E assim, o último imperativo, “vivei em paz”, eireneuete é quase um resumo dos quatro imperativos precedentes, estando assim em união com Deus que é a nossa paz, com Cristo que nos disse: “eu vos dou a minha paz”. Estamos na paz interior, porque estar no pensamento de Cristo une o nosso ser. As dificuldades, os contrastes da nossa alma unem-se, unem-se ao original, àquele do qual somos imagem com o pensamento de Cristo. Assim nasce a paz interior e somente se estamos fundados numa profunda paz interior podemos ser pessoas de paz também no mundo, para os demais.

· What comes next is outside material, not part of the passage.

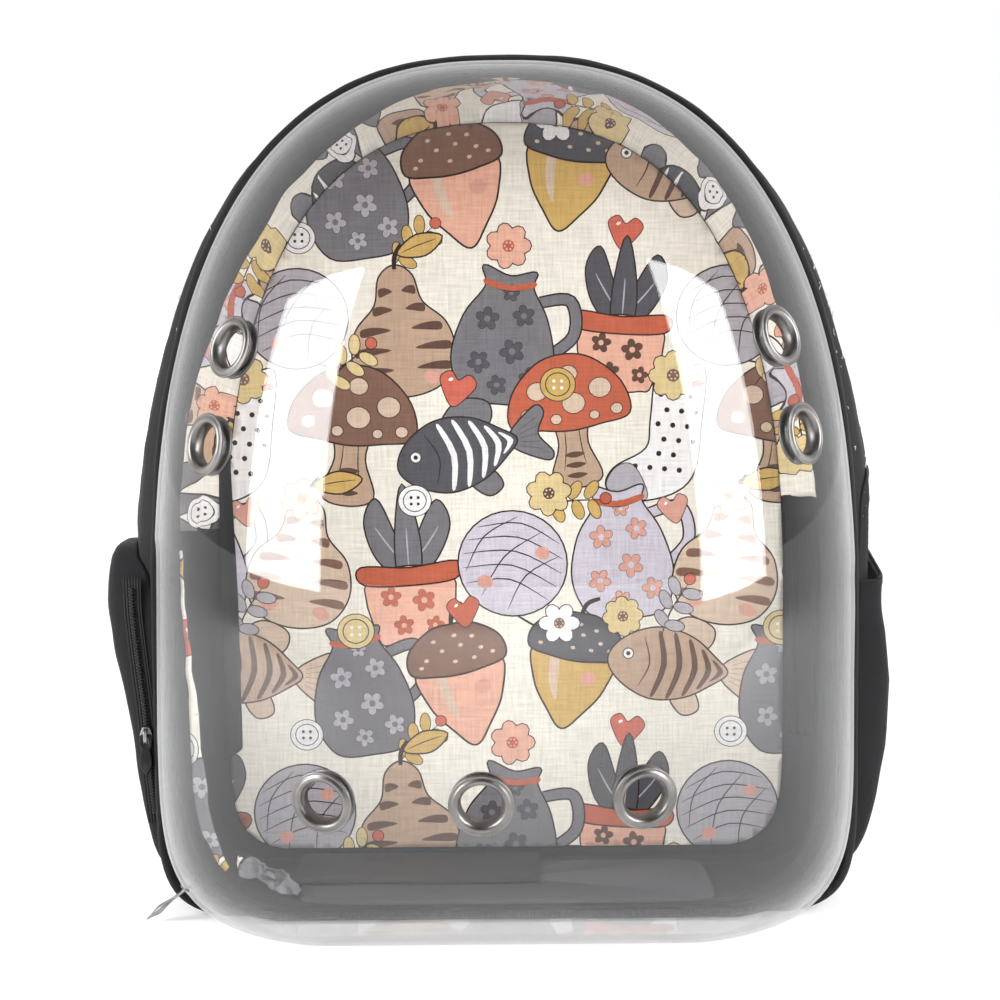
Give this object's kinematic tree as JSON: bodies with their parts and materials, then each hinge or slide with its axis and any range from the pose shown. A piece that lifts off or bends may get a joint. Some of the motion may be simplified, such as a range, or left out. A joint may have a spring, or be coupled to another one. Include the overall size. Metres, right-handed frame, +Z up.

Desse modo, a pergunta, esta promessa, está condicionada aos outros imperativos? Isto é, somente na medida em que nós podemos realizar os imperativos, este Deus da paz está conosco? Como é a relação entre imperativo e promessa? Eu diria que é bilateral, isto é, a promessa precede os imperativos e torna realizáveis os imperativos e acompanha a realização dos imperativos. Isto é, antes de tudo o que fazemos, o Deus do amor e da paz já se abriu a nós, está conosco. Na Revelação começada no Antigo Testamento Deus veio ao nosso encontro com o seu amor e com a sua paz. E, finalmente, na Encarnação fez-se Deus conosco, Emanuel, é conosco este Deus da paz que se fez carne com a nossa carne, sangue do nosso sangue. É homem conosco e envolve todo o ser humano. E, na crucifixão e na descida à morte, fez-se totalmente um conosco, precede-nos com o seu amor, envolve antes de tudo o nosso agir. E esta é a nossa grande consolação. Deus nos precede. Ele já fez tudo! Deu-nos paz, perdão e amor. Está conosco. E precisamente porque está conosco – no Batismo recebemos a sua graça, na Crisma, o Espírito Santo, no Sacramento da Ordem recebemos a sua missão – podemos agora agir, cooperar com esta sua presença que nos precede. Todo este nosso agir do qual falam os cinco imperativos é um cooperar, um colaborar com o Deus da paz que está conosco. Vale ainda, por outro lado, na medida em que realmente entramos naquela presença que Ele deu, neste dom já presente no nosso ser. Cresce naturalmente a sua presença, o seu ser em nós. E peçamos ao Senhor que nos ensine a colaborar com a sua precedente graça e de estar assim realmente sempre conosco. Amém!